Bu iki kitap artık özgür - Çocuk Odaklı Habercilik Kütüphanesi
Mahkeme Başkan karşı oy yazısında kitapta kullanılan yukarıdaki resimlerin çocuklar için zararlı olduğu görüşünde olduğunu belirtti.

Avukat Erdem, her üç dosyanın da İstinaf Mahkemesi’ne gittiğini ve Mahkemenin kendi lehine sonuçlanan iki dosyada yerel mahkeme kararının doğru olduğuna karar verdi.

“Asi Kızlar İçin Uykudan Önce Masallar” hakkında ise henüz karar verilmedi. Mahkeme “dava konusu kitaba 18 yaşından küçüklerin ulaşıp okuması halinde çocukların kimlik gelişimi açısından sorunlar yaşanabileceği anlaşılmakla” davanın reddine karar vermişti.

Ancak Erdem, “Bu dosyada aleyhe karar çıksa dahi önce Anayasa Mahkemesi sonra Avrupa İnsan Hakları Mahkemesi’ne başvurmayı düşünüyorum” diyor.

“Keşke kitabın yazarları durumdan haberdar olsa”

Öte yandan bu davayı açtıktan sonra kitapların yayıncısı Yapı Kredi Yayınları’na bilgi verdiğini aktaran Erdem, sadece piyasadan satın alamadığı için sunmak üzere iki tane kitabı kendisine kargo ile gönderdiklerini belirtti.

“Bunun dışında kitaplarını savunmak adına hiçbir hukuki girişimde bulunmadılar. Hatta daha kötüsü kitabın yayıncısı Asliye Ceza Mahkemesi’nde yargılanırken de yanlarında olmamışlar. Neyse ki mahkeme beraat kararı vermiş.

‘Asi Kızlara Uykudan Önce Hikayeler” kitabı için Hep Kitabevi’nin dava açtığını duruşmaya gittiğim gün öğrendim. O dosyada da 3 kişilik başka bir akademisyen grubu kurul kararının iptali yönünde görüş bildirmişse de mahkeme iptal kararı vermiş. Yayıncı olmanın sorumluluğunu yerine getirmişler.

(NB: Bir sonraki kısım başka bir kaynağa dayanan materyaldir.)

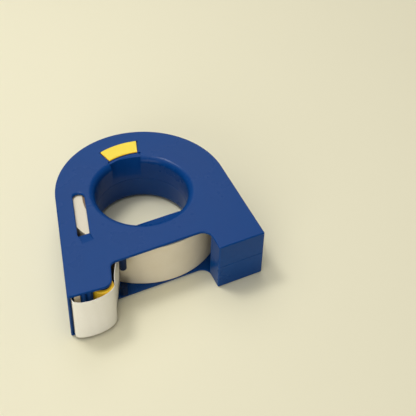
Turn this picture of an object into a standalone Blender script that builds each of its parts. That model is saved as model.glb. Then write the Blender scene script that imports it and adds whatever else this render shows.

“İptal kararından sonra artık her iki kitabı da yayınlamaya bir engel kalmadı. Mevcut yayınevi zor zamanında arkasında durmadığı bir kitabı hangi yüzle yayınlar bilmem ama keşke kitabın yazarları durumdan haberdar olsa ve yayın haklarını herkese ulaşabilecek ve hak eden bir yayınevine verse diye düşünmüyor değilim.”